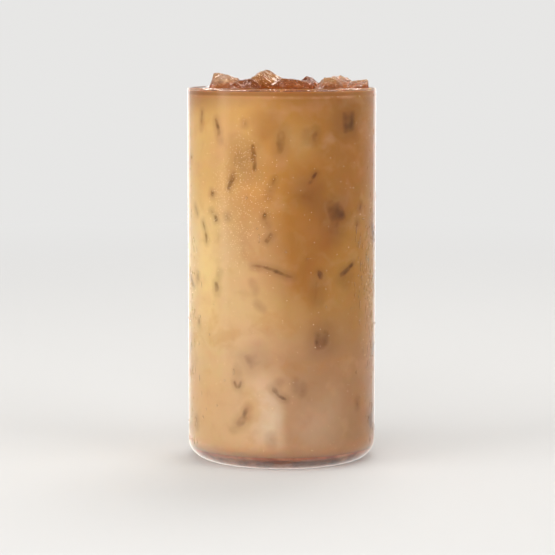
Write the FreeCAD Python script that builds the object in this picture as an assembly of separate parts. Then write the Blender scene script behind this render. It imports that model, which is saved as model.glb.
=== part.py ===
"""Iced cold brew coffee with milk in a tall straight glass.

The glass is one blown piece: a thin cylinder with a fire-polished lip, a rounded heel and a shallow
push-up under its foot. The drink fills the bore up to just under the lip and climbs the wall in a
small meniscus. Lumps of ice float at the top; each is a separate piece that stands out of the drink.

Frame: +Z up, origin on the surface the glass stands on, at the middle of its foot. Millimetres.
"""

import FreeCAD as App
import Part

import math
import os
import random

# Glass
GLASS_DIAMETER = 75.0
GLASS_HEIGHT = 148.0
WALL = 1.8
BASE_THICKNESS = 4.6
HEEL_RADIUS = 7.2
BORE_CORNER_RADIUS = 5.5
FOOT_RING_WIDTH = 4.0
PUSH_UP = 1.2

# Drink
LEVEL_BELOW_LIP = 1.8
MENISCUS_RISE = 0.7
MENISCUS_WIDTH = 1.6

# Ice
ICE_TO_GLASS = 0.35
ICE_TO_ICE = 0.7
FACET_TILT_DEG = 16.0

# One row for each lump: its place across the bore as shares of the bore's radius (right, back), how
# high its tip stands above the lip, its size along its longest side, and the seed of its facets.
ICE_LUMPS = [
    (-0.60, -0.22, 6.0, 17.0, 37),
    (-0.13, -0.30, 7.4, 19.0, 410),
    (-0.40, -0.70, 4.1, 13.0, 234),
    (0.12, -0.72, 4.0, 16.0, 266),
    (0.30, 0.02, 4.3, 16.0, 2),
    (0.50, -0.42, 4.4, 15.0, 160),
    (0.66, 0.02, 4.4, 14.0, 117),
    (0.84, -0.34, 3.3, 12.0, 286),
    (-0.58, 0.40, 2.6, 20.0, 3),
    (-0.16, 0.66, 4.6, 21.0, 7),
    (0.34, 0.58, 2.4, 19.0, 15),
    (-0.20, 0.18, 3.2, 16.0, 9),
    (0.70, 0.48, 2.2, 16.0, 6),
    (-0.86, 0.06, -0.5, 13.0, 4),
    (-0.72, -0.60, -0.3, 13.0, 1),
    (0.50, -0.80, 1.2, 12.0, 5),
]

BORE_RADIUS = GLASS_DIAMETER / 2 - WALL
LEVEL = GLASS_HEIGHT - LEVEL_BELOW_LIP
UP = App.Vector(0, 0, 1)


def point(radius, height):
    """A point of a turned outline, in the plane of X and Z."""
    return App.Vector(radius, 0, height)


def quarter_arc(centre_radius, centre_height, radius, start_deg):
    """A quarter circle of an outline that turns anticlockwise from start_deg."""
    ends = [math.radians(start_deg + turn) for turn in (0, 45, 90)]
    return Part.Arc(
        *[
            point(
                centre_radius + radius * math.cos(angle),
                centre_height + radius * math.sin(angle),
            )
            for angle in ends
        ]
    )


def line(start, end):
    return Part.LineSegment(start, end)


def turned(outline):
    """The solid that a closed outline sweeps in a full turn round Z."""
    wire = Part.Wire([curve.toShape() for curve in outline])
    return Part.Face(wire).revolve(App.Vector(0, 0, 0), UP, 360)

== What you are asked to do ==
Go back to the listing above and please repeat it exactly.

== Task solution ==
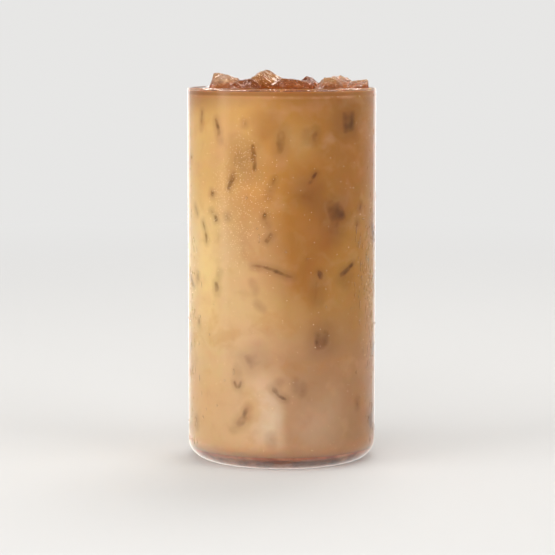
Write the FreeCAD Python script that builds the object in this picture as an assembly of separate parts. Then write the Blender scene script behind this render. It imports that model, which is saved as model.glb.
=== part.py ===
"""Iced cold brew coffee with milk in a tall straight glass.

The glass is one blown piece: a thin cylinder with a fire-polished lip, a rounded heel and a shallow
push-up under its foot. The drink fills the bore up to just under the lip and climbs the wall in a
small meniscus. Lumps of ice float at the top; each is a separate piece that stands out of the drink.

Frame: +Z up, origin on the surface the glass stands on, at the middle of its foot. Millimetres.
"""

import FreeCAD as App
import Part

import math
import os
import random

# Glass
GLASS_DIAMETER = 75.0
GLASS_HEIGHT = 148.0
WALL = 1.8
BASE_THICKNESS = 4.6
HEEL_RADIUS = 7.2
BORE_CORNER_RADIUS = 5.5
FOOT_RING_WIDTH = 4.0
PUSH_UP = 1.2

# Drink
LEVEL_BELOW_LIP = 1.8
MENISCUS_RISE = 0.7
MENISCUS_WIDTH = 1.6

# Ice
ICE_TO_GLASS = 0.35
ICE_TO_ICE = 0.7
FACET_TILT_DEG = 16.0

# One row for each lump: its place across the bore as shares of the bore's radius (right, back), how
# high its tip stands above the lip, its size along its longest side, and the seed of its facets.
ICE_LUMPS = [
    (-0.60, -0.22, 6.0, 17.0, 37),
    (-0.13, -0.30, 7.4, 19.0, 410),
    (-0.40, -0.70, 4.1, 13.0, 234),
    (0.12, -0.72, 4.0, 16.0, 266),
    (0.30, 0.02, 4.3, 16.0, 2),
    (0.50, -0.42, 4.4, 15.0, 160),
    (0.66, 0.02, 4.4, 14.0, 117),
    (0.84, -0.34, 3.3, 12.0, 286),
    (-0.58, 0.40, 2.6, 20.0, 3),
    (-0.16, 0.66, 4.6, 21.0, 7),
    (0.34, 0.58, 2.4, 19.0, 15),
    (-0.20, 0.18, 3.2, 16.0, 9),
    (0.70, 0.48, 2.2, 16.0, 6),
    (-0.86, 0.06, -0.5, 13.0, 4),
    (-0.72, -0.60, -0.3, 13.0, 1),
    (0.50, -0.80, 1.2, 12.0, 5),
]

BORE_RADIUS = GLASS_DIAMETER / 2 - WALL
LEVEL = GLASS_HEIGHT - LEVEL_BELOW_LIP
UP = App.Vector(0, 0, 1)


def point(radius, height):
    """A point of a turned outline, in the plane of X and Z."""
    return App.Vector(radius, 0, height)


def quarter_arc(centre_radius, centre_height, radius, start_deg):
    """A quarter circle of an outline that turns anticlockwise from start_deg."""
    ends = [math.radians(start_deg + turn) for turn in (0, 45, 90)]
    return Part.Arc(
        *[
            point(
                centre_radius + radius * math.cos(angle),
                centre_height + radius * math.sin(angle),
            )
            for angle in ends
        ]
    )


def line(start, end):
    return Part.LineSegment(start, end)


def turned(outline):
    """The solid that a closed outline sweeps in a full turn round Z."""
    wire = Part.Wire([curve.toShape() for curve in outline])
    return Part.Face(wire).revolve(App.Vector(0, 0, 0), UP, 360)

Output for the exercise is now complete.